The events of year’s end darkened some of the hope that President Obama sparked in June when he went to Cairo, Egypt, to seek “a new beginning” between the U.S. and Muslims around the world. Acknowledging failings on both sides, Obama insisted that America and Islam “need not be in competition” and that they share “common principles of justice and progress, tolerance and the dignity of all human beings.” This eloquent, dramatic gesture toward reconciliation was enough to earn Obama the year’s Nobel Peace Prize—an award given for the hopes it engendered rather than any peace achieved. (The Cairo speech was also judged by the Religion Newswriters Association to be the top religion news story of the year. For more on the year in review, see the recap in this issue.)
Obama himself recalibrated hopes in early December when he used his Nobel acceptance speech to offer a defense of U.S. military action. Military force remains a necessary instrument of justice in a world where evil exists, he maintained. “Negotiations cannot convince al-Qaeda’s leaders to lay down their arms.”
Obama went on to offer an almost theological meditation on “the imperfections of man and the limits of reason.” His exemplars of moral action were cases of people heroically hoping against hope, like the “young protestor [who] awaits the brutality of her government but has the courage to march on” and the mother mired in poverty who manages to send her child to school “because she believes that a cruel world still has a place for that child’s dreams.” Embracing paradoxes that theologian Reinhold Niebuhr would appreciate, Obama concluded: “We can acknowledge that oppression will always be with us and still strive for justice. We can admit the intractability of deprivation and still strive for dignity. Clear-eyed, we can understand there will be war and still strive for peace.”
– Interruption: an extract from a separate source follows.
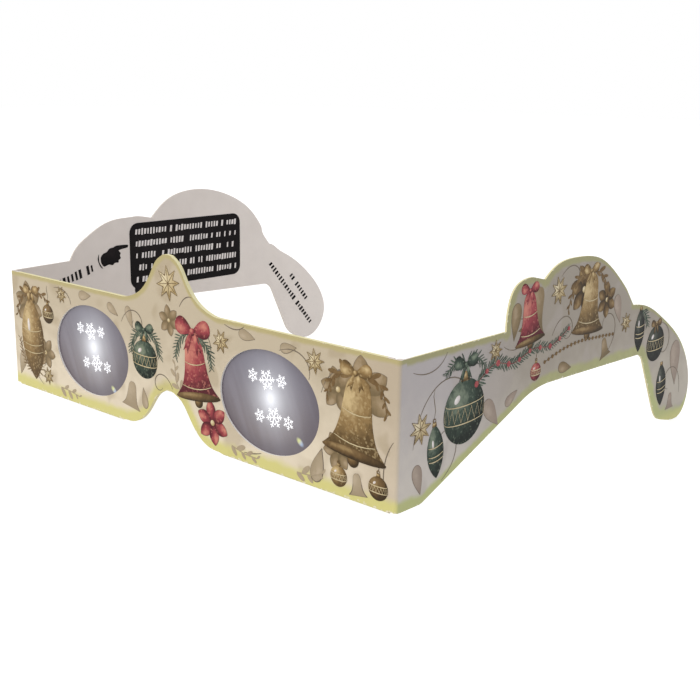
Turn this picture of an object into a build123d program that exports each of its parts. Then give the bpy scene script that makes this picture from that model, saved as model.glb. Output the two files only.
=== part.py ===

Obama has a theology for the long, twilight struggle. The challenge, for Obama as for all Christian realists, is to ensure that realism never devolves into cynicism, an acceptance of business as usual.
The way to guard against cynicism is to live in hope. We need both an ultimate hope in the triumph of God’s purposes and the everyday hope of the sort that prompted Obama to go to Cairo in the first place—the hope that shared interests in peace and dignity can be found across boundaries of religion and nation. A hope rooted in a common human identity is, as Niebuhr also taught, profoundly realistic.